DATASET RECORDS:

— START —

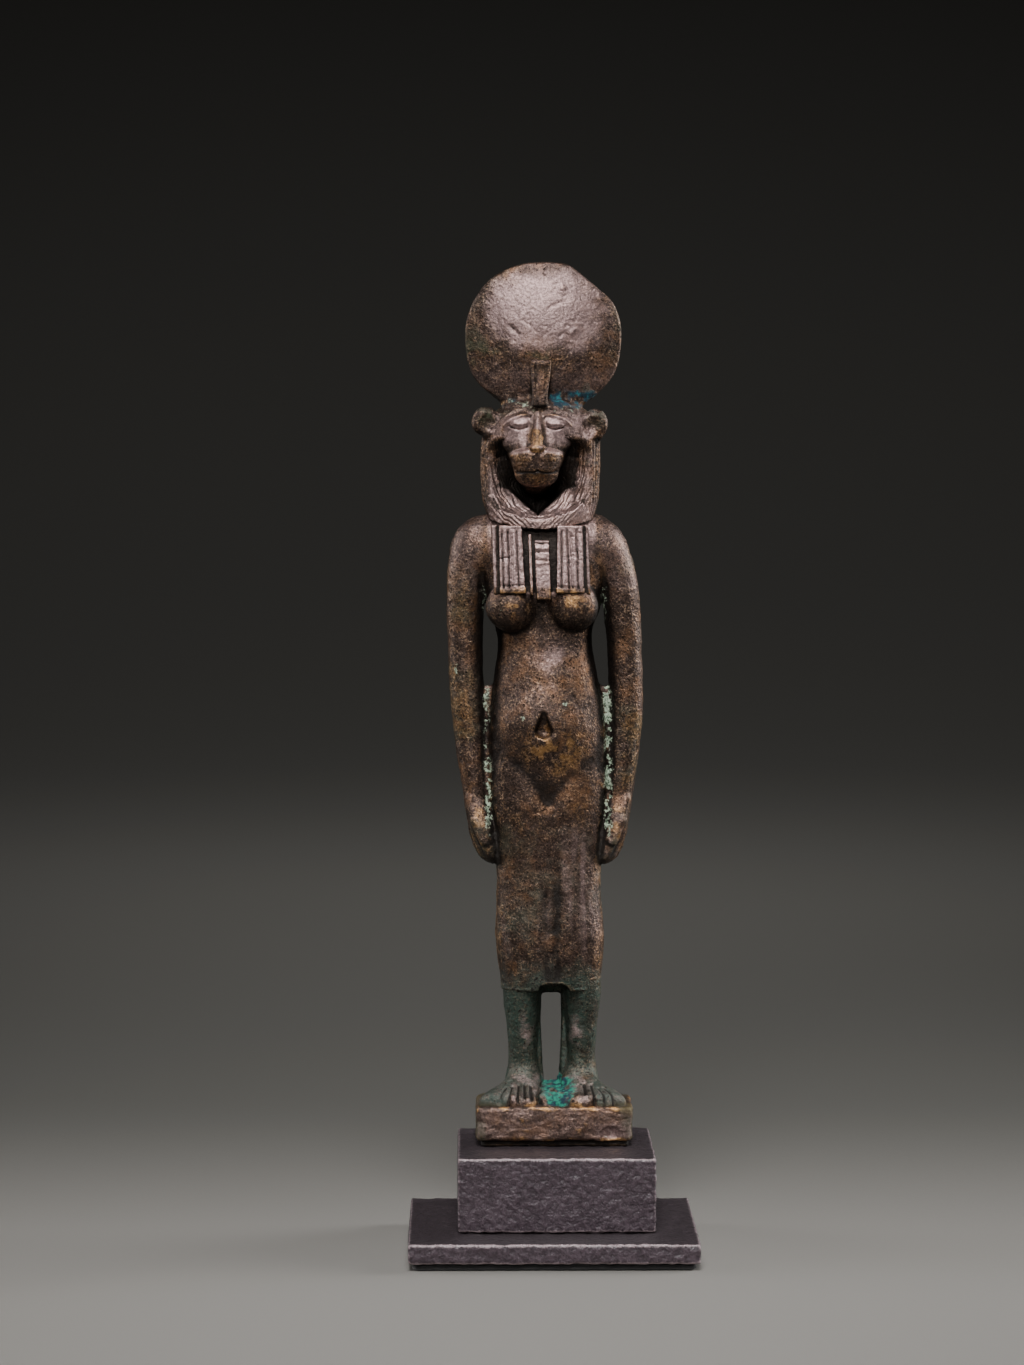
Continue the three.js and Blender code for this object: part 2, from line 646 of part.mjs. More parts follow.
/** A lens: thin at the rim and domed on both faces, with a worn flat at the upper right. */
function makeDisk() {
  const rimHalf = DISK_RIM_THICKNESS / 2;
  const dome = DISK_CENTRE_THICKNESS / 2 - rimHalf;
  const profile = [new THREE.Vector2(0, -rimHalf - dome)];
  const faceRadius = DISK_RADIUS - DISK_FACE_SHORTFALL * rimHalf;
  for (let ring = 1; ring <= DISK_RINGS; ring++) {
    const share = ring / DISK_RINGS;
    profile.push(new THREE.Vector2(faceRadius * share, -rimHalf - dome * (1 - share * share)));
  }
  profile.push(new THREE.Vector2(DISK_RADIUS, -rimHalf * DISK_RIM_BAND));
  const otherFace = profile.slice().reverse().map((point) => new THREE.Vector2(point.x, -point.y));
  const lathe = new THREE.LatheGeometry([...profile, ...otherFace], DISK_SEGMENTS);
  const position = lathe.getAttribute('position');
  for (let index = 0; index < position.count; index++) {
    const across = position.getX(index);
    const up = position.getZ(index);
    const radius = Math.hypot(across, up);
    if (up <= 0 || radius === 0) continue;
    const fuller = ((Math.abs(across) / radius) ** DISK_SQUARENESS
      + (up / radius) ** DISK_SQUARENESS) ** (-1 / DISK_SQUARENESS);
    position.setXYZ(index, across * fuller, position.getY(index), up * fuller);
  }
  lathe.translate(diskCentre.x, diskCentre.y, diskCentre.z);
  const chip = new THREE.BoxGeometry(DISK_RADIUS, DISK_CENTRE_THICKNESS * 2, DISK_RADIUS);
  chip.translate(DISK_RADIUS * 1.5 - DISK_CHIP.depth, 0, 0);
  chip.rotateY(-DISK_CHIP.angle);
  chip.translate(diskCentre.x, diskCentre.y, diskCentre.z);
  return toSolid(lathe).subtract(toSolid(chip));
}

// Plinth and stand

const SHARPEST_CORNER = 0.05;

/** A block with rounded upright corners and a small rounding along its top and bottom edges. */
function roundedBlock({
  width, depth, height, frontRadius, backRadius, edgeRounding, cornerSegments, edgeSegments,
}) {
  const halfWidth = width / 2 - edgeRounding;
  const halfDepth = depth / 2 - edgeRounding;
  const front = Math.max(frontRadius - edgeRounding, SHARPEST_CORNER);
  const back = Math.max(backRadius - edgeRounding, SHARPEST_CORNER);
  const quarter = Math.PI / 2;
  const outline = new THREE.Shape();
  outline.absarc(halfWidth - front, -halfDepth + front, front, -quarter, 0);
  outline.absarc(halfWidth - back, halfDepth - back, back, 0, quarter);
  outline.absarc(-halfWidth + back, halfDepth - back, back, quarter, 2 * quarter);
  outline.absarc(-halfWidth + front, -halfDepth + front, front, 2 * quarter, 3 * quarter);
  const geometry = new THREE.ExtrudeGeometry(outline, {
    depth: height - 2 * edgeRounding,
    bevelEnabled: edgeRounding > 0,
    bevelThickness: edgeRounding,
    bevelSize: edgeRounding,
    bevelSegments: edgeSegments,
    curveSegments: cornerSegments,
  });
  geometry.translate(0, 0, edgeRounding);
  return geometry;
}

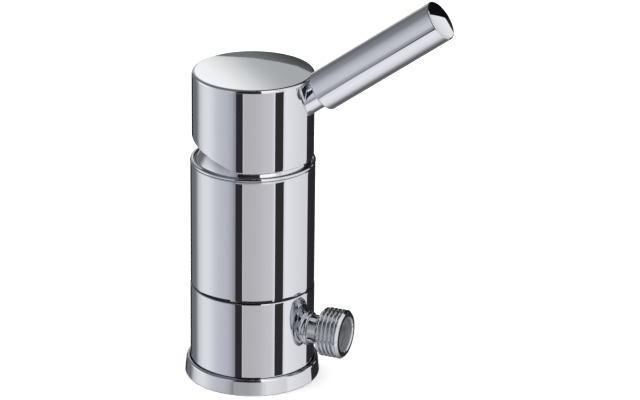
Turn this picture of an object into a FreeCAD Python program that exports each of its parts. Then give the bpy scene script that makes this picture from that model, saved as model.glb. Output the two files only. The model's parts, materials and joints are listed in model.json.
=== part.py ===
import FreeCAD, Part
import math
import os

from FreeCAD import Placement, Rotation, Vector

# Single-lever mixer tap with a hose outlet, in millimetres. The origin is the centre of the underside, on the
# deck. +Z is the tap's own axis, and +X is the way the hose outlet points. Plain cylinders at the nominal
# radius stand for the screw threads.

# Fits
cartridge_clearance = 0.10      # cartridge in the bore of the column
thread_clearance = 0.05         # between screwed pieces
sleeve_clearance = 0.20         # sleeve over the column and the skirt of the trim ring
seat_clearance = 0.05           # pieces dropped into a recess
running_clearance = 0.06        # turning and tilting fits
sliding_clearance = 0.20        # disc carrier in the groove of the rotor
seal_clearance = 0.03           # rubber rings in their grooves
disc_clearance = 0.20           # fixed disc in the housing
flange_clearance = 0.30         # turning flange, glide ring and stop lug in the housing
ball_clearance = 0.18           # ball of the stem in its socket
overcut = 1.0                   # how far a cutter reaches past what it cuts

# Cartridge
cartridge_radius = 19.95
base_flange_thickness = 2.5
base_plug_height = 3.5
fixed_disc_thickness = 4.0
moving_disc_thickness = 4.0
moving_disc_setback = 3.6       # inside the bore of the housing
carrier_plate_thickness = 2.2
carrier_block_width = 14.0
carrier_block_setback = 3.5     # end of the block inside the edge of the disc
carrier_block_height = 3.1
housing_wall = 2.35
housing_shoulder = 26.0         # seat to the shoulder under the nut
housing_web = 3.0
housing_shoulder_width = 3.55
housing_neck_height = 7.5
housing_neck_wall = 3.84
rotor_neck_relief = 0.3         # top of the rotor above the neck of the housing
glide_ring_thickness = 0.5
carrier_headroom = 0.3          # above the carrier's plate and block
pivot_rise = 29.0               # seat to the tilting axis
port_bore = 3.7
port_setback = 6.4              # centre of a port inside the bore of the housing
inlet_port_angle = 57.7         # each side of +X
port_slot_half_angle = 10.0
port_slot_bore = 3.0
seal_lip = 1.5
port_seal_height = 1.0
disc_seal_height = 0.8
chamber_rim = 2.4
chamber_depth = 2.2
chamber_front = 0.5             # front edge of the mixing chamber, ahead of the axis with the tap shut
disc_setback = 2.0              # how far the moving disc stands back with the tap shut
peg_radius = 1.5
peg_length = 3.0
peg_setback = 5.95              # inside the outline of the cartridge
carrier_peg_length = 1.4
carrier_peg_setback = 5.0       # inside the edge of the moving disc
stop_lug_rise = 1.4
stop_lug_half_angle = 8.0
stop_lug_height = 3.6
stop_play_angle = 1.0

# Stem, pin and nut
stem_width = 7.0
stem_ball_radius = 3.0
stem_ball_lift = 0.6            # underside of the ball above the moving disc
stem_waist_radius = 2.2
stem_shoulder_drop = 6.5        # square part of the stem below the tilting axis
stem_chamfer = 0.7
pin_radius = 1.5
pin_setback = 1.5               # end of the pin inside the neck of the rotor
nut_height = 8.0
nut_slot_width = 4.0
nut_slot_depth = 2.5
nut_slots = 6
nut_thread_depth = 0.95

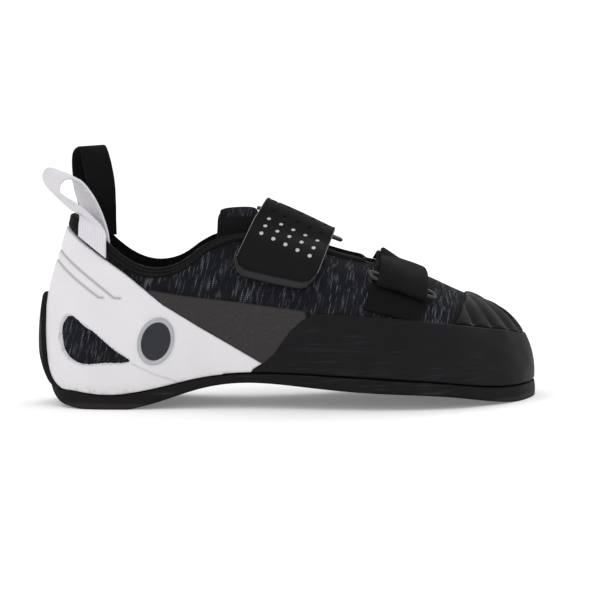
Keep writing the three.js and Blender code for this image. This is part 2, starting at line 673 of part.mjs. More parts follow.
// Tongue: a padded roll at its free end, thinner where it runs forward under the straps.
const tongueRows = [
  { x: 0.362, z: 1.045, half: 0.34, thick: 2 },
  { x: 0.38, z: 1.08, half: 0.37, thick: 3 },
  { x: 0.42, z: 1.085, half: 0.38, thick: 3 },
  { x: 0.448, z: 1.045, half: 0.37, thick: 2.3 },
  { x: 0.48, z: 0.975, half: 0.34, thick: 1.3 },
  { x: 0.532, z: 0.915, half: 0.3, thick: 1 },
  { x: 0.6, z: 0.83, half: 0.26, thick: 1 },
  { x: 0.65, z: 0.755, half: 0.24, thick: 1 },
  { x: 0.7, z: 0.71, half: 0.24, thick: 1 },
  { x: 0.75, z: 0.672, half: 0.24, thick: 1 },
];
const tongueAcross = [
  { y: -1.3, crown: 0 },
  { y: -1.02, crown: 0 },
  { y: -0.8, crown: 0.5 },
  { y: -0.4, crown: 0.88 },
  { y: 0, crown: 1 },
  { y: 0.4, crown: 0.88 },
  { y: 0.8, crown: 0.5 },
  { y: 1.02, crown: 0 },
  { y: 1.3, crown: 0 },
];
const topLine = sideLine(topRows.slice(4).map((row) => [row.x, row.z]));
function tongueGrid(below) {
  const spread = (pick) => {
    const curve = new THREE.CatmullRomCurve3(
      tongueRows.map((row, i) => vec(i, pick(row), 0)), false, "centripetal",
    );
    return (t) => curve.getPoint(t).y;
  };
  const [x, z, half, thick] = ["x", "z", "half", "thick"].map((name) => spread((row) => row[name]));
  return steps(0, 1, 16).map((t) => {
    const px = x(t) * footLength;
    const base = Math.min(topLine(px) - 4.7, z(t) * instepHeight - 1);
    return tongueAcross.map((station) => {
      const raised = mix(base, z(t) * instepHeight, station.crown);
      const down = below * mix(tongueThick * 0.7, tongueThick * thick(t), station.crown);
      return vec(px, ridgeY(px) + station.y * half(t) * heelHalf, raised - down);
    });
  });
}
const tongue = shell(tongueGrid(0), tongueGrid(1));

// Badge: a plain oval plate on the heel cup.
const badgeMiddle = { x: 0.242, z: 0.375 };
const badgeHalf = { x: 0.036, z: 0.128 };
const oval = steps(0, 1, 20).slice(0, -1).map((t) => {
  const angle = 2 * Math.PI * t;
  const lean = badgeHalf.z * Math.sin(angle);
  return [badgeMiddle.x + badgeHalf.x * Math.cos(angle) + 0.05 * lean, badgeMiddle.z + lean];
});
const badge = band({ rise: layerOut + gap, thick: 1, outline: oval, to: -8 });

const shoe = new THREE.Group();
function add(name, geometry, color, roughness, metalness = 0) {
  const mesh = new THREE.Mesh(geometry, new THREE.MeshStandardMaterial({ color, roughness, metalness }));
  mesh.name = name;
  shoe.add(mesh);
}
add("upper", upper, 0x23252b, 0.9);
add("insole", insole, 0x2c2c2e, 0.9);
add("sole", sole, 0x1c1a1a, 0.6);
add("heel_strip", heelStrip, 0x1c1a1a, 0.6);
add("rand", rand, 0x1e1e20, 0.55);
add("heel_cup", heelCup, 0xe2e1e4, 0.5);
add("panel_outer", panelOuter, 0x3c3839, 0.8);
add("panel_inner", panelInner, 0x3c3839, 0.8);
add("toe_patch", toePatch, 0x1e1e20, 0.55);
add("collar_binding", collarBinding, 0x151517, 0.9);
add("throat_binding_outer", throatOuter, 0x151517, 0.9);
add("throat_binding_inner", throatInner, 0x151517, 0.9);
add("tongue", tongue, 0x17171a, 0.95);
add("upper_strap", geometryOf(upperStrap), 0x1a1a1c, 0.7);
add("front_strap", geometryOf(frontStrap), 0x151517, 0.9);
add("front_webbing", geometryOf(frontUnder), 0x151517, 0.9);
add("loop_outer", loopOuter, 0xe2e1e4, 0.8);
add("loop_inner", loopInner, 0x151517, 0.8);
add("upper_ring", upperRing, 0x8d8f94, 0.35, 1);
add("front_ring", frontRing, 0x8d8f94, 0.35, 1);
add("badge", geometryOf(badge), 0x2a2a2c, 0.5);

// The origin lies under the middle of the shoe.
const box = new THREE.Box3().setFromObject(shoe);
shoe.position.set(-(box.min.x + box.max.x) / 2, -(box.min.y + box.max.y) / 2, -box.min.z);
const group = new THREE.Group();
group.add(shoe);
export default group;
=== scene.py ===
"""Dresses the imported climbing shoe: knit, rubber, webbing and wire as fine surfaces over its frame."""

import logging
import math
from dataclasses import dataclass
from enum import Enum
from typing import Callable, Optional, Sequence, Union

import bmesh
import bpy
import numpy as np
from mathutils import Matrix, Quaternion, Vector


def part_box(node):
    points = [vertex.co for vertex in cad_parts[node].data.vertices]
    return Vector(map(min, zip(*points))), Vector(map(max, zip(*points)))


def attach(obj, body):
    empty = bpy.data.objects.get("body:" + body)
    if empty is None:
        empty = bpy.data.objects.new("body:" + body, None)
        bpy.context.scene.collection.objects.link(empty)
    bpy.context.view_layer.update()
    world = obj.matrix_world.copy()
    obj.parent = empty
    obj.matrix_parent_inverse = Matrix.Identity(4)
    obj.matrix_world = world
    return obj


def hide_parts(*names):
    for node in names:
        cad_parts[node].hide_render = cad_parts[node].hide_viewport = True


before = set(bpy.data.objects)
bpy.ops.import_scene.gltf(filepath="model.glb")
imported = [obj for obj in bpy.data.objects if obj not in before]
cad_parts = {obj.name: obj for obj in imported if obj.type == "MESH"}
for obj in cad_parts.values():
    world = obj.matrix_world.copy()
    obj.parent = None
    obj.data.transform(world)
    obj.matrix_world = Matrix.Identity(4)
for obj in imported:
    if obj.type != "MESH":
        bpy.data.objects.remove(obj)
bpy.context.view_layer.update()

Array = np.ndarray
Line = Callable[[Array], Array]
Points = Sequence[Sequence[float]]

# Sizes in millimetres, the same named sizes as the solids.
FOOT_LENGTH = 250.0
BALL_HALF = 42.0
HEEL_HALF = 28.5
INSTEP_HEIGHT = 90.0
WALL = 2.0
RAND_THICK = 1.5
PANEL_THICK = 1.0
TAPE_THICK = 1.2
STRIP_THICK = 2.4
LAYER_IN = 0.45
LAYER_OUT = LAYER_IN + RAND_THICK
SOLE_IN = LAYER_OUT + 0.3
MM = 0.001
# Distance to the border written on pieces whose finish has none near.
FAR = 9.0
ROWS = 13
RING = 2 * ROWS

log = logging.getLogger("shoe")


def clamp01(value: Array) -> Array:
    """Returns value held between 0 and 1."""
    return np.clip(value, 0.0, 1.0)


def ease(value: Array) -> Array:
    """Returns the smooth step t * t * (3 - 2 t) of value held between 0 and 1."""
    t = clamp01(value)
    return t * t * (3 - 2 * t)


def mix(a: Array, b: Array, t: Array) -> Array:
    """Returns a + (b - a) t."""
    return a + (b - a) * t


def unit(v: Array) -> Array:
    """Returns the vectors of the last axis at length one."""
    return v / np.maximum(np.linalg.norm(v, axis=-1, keepdims=True), 1e-9)


def side_line(points: Points) -> Line:
    """A line of the side view, z over x, that runs on straight past its ends.

    Args:
        points: x and z as shares of the foot's length and the instep's height.

    Returns:
        A function from x to z, both in millimetres.
    """
    placed = np.array(points) * (FOOT_LENGTH, INSTEP_HEIGHT)
    before = placed[0] + (placed[0] - placed[1]) * 200
    after = placed[-1] + (placed[-1] - placed[-2]) * 200
    run = np.vstack([before, placed, after])
    return lambda x: np.interp(x, run[:, 0], run[:, 1])


def closed_spline(values: Array) -> Callable[[Array], Array]:
    """The closed cubic B-spline whose knots lie on the rows of values.

    Args:
        values: one row of numbers for each knot round the ring.

    Returns:
        A function from a place on the ring to the row there. Each knot is (before + 4 here + after) / 6
        of the held points, so those come from one linear solve.
    """
    count = len(values)
    eye = np.eye(count)
    held = np.linalg.solve((4 * eye + np.roll(eye, 1, 0) + np.roll(eye, -1, 0)) / 6, values)

    def at(u: Array) -> Array:
        """Returns the row at each place, from the four held rows about it."""
        whole = np.floor(u).astype(int)
        t = u - whole
        weights = ((1 - t) ** 3, 3 * t**3 - 6 * t**2 + 4, -3 * t**3 + 3 * t**2 + 3 * t + 1, t**3)
        return sum(w[..., None] * held[(whole + k - 1) % count] for k, w in enumerate(weights)) / 6

    return at


# Outline of the bottom edge: x, heel share, ball share, z.
EDGE_ROWS = (
    (0.019, 0, 0, 0.333), (0.04, -0.505, 0, 0.185), (0.086, -0.835, 0, 0.117), (0.152, -0.985, 0, 0.1),
    (0.24, -1, 0, 0.135), (0.328, -0.75, -0.17, 0.19), (0.42, -0.35, -0.49, 0.216), (0.516, 0, -0.85, 0.217),
    (0.612, 0, -0.965, 0.207), (0.712, 0, -1.02, 0.19), (0.808, 0, -0.94, 0.165), (0.884, 0, -0.7, 0.13),
    (0.952, 0, -0.3, 0.108), (0.992, 0, 0.28, 0.103), (0.967, 0, 0.7, 0.106), (0.892, 0, 0.91, 0.127),
    (0.812, 0, 0.985, 0.162), (0.728, 0, 0.955, 0.187), (0.64, 0, 0.83, 0.207), (0.548, 0, 0.645, 0.222),
    (0.452, 0.12, 0.45, 0.226), (0.356, 0.49, 0.2, 0.205), (0.264, 0.895, 0, 0.152), (0.172, 0.975, 0, 0.102),
    (0.09, 0.845, 0, 0.117), (0.042, 0.515, 0, 0.185),
)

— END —

TASK REQUIREMENTS: Within the listing above, give again exactly every line from the line with "of the shoe." through the line with "from mathutils import", both included, and no other line.

REPLY:
// The origin lies under the middle of the shoe.
const box = new THREE.Box3().setFromObject(shoe);
shoe.position.set(-(box.min.x + box.max.x) / 2, -(box.min.y + box.max.y) / 2, -box.min.z);
const group = new THREE.Group();
group.add(shoe);
export default group;
=== scene.py ===
"""Dresses the imported climbing shoe: knit, rubber, webbing and wire as fine surfaces over its frame."""

import logging
import math
from dataclasses import dataclass
from enum import Enum
from typing import Callable, Optional, Sequence, Union

import bmesh
import bpy
import numpy as np
from mathutils import Matrix, Quaternion, Vector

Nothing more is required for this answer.